Where can we find you?
My author website is lesliekarstauthor.com. I also blog with the fabulous Chicks on the Case at chicksonthecase.com, and Mystery Lovers’ Kitchen at mysteryloverskitchen.com.

 

Now to have some fun . . .

Chocolate or vanilla
Vanilla

Cake or ice cream
If it’s moist, then cake. Otherwise, ice cream—preferably caramel swirl.

Fruits or vegetables
Vegetables

Breakfast, lunch, or dinner
Dinner

Dining in or dining out
Oof. This one’s hard. I do love to eat out, but only once in a while, or it gets old.

City life or country living
In between the two—town living.

Beach or mountain
Beach

Summer or winter
Summer

Short story or full-length novel
Full-length novel

Extrovert or introvert
Extrovert. (Though I do need my alone time.)

Early bird or night owl
Early bird

 

And even more fun . . .

What’s your favorite movie?
True Stories, a delightfully wacky film by David Byrne of the band Talking Heads that came out back in the 1980s.

You are stranded on a deserted island. What are your three must-haves?
If food and beverage aren’t included, then: water, bread, and cheese. (And I’m assuming shoes, long-sleeved white shirt, and sun hat don’t need to be specified.)

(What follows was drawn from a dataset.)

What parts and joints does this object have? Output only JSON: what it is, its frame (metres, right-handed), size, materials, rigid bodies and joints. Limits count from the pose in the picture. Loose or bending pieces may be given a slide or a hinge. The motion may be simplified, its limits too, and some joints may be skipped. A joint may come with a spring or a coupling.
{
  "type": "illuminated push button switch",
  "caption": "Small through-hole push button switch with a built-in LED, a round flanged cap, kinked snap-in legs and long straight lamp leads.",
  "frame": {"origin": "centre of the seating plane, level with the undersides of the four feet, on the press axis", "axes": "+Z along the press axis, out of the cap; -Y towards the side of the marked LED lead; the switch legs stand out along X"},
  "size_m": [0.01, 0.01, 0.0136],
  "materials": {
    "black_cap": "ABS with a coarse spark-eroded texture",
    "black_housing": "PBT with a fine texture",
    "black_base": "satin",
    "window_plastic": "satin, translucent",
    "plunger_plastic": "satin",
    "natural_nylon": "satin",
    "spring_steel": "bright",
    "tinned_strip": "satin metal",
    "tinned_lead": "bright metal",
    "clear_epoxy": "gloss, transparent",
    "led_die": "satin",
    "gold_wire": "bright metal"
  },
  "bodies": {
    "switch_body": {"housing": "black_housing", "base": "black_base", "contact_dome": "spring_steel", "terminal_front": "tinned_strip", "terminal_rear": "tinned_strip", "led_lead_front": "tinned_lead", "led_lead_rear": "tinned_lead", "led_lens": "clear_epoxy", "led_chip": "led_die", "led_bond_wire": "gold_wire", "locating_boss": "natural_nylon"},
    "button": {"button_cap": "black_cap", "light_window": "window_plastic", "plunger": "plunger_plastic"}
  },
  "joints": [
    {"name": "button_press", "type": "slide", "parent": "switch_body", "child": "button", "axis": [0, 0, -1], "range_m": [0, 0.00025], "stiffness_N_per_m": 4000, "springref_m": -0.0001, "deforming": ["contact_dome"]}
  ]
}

Otherwise: books (if only one is allowed, perhaps the collected works of Shakespeare, which should keep me occupied for a while); a dog to keep my company; and a fully-stocked cocktail bar—with ice!


My bio:
Leslie Karst is the author of the Lefty Award-nominated Sally Solari mystery series and Justice is Served: A Tale of Scallops, the Law, and Cooking for RBG. After years waiting tables and singing in a new wave rock band, she decided she was ready for a “real” job and ended up at Stanford Law School, then returned to school to study culinary arts, all the while working as an attorney. Now retired from the law, Leslie spends her time cooking, cycling, gardening, observing cocktail hour promptly at five o’clock, and of course writing. She and her wife split their time between Santa Cruz, California and Hilo, Hawai‘i.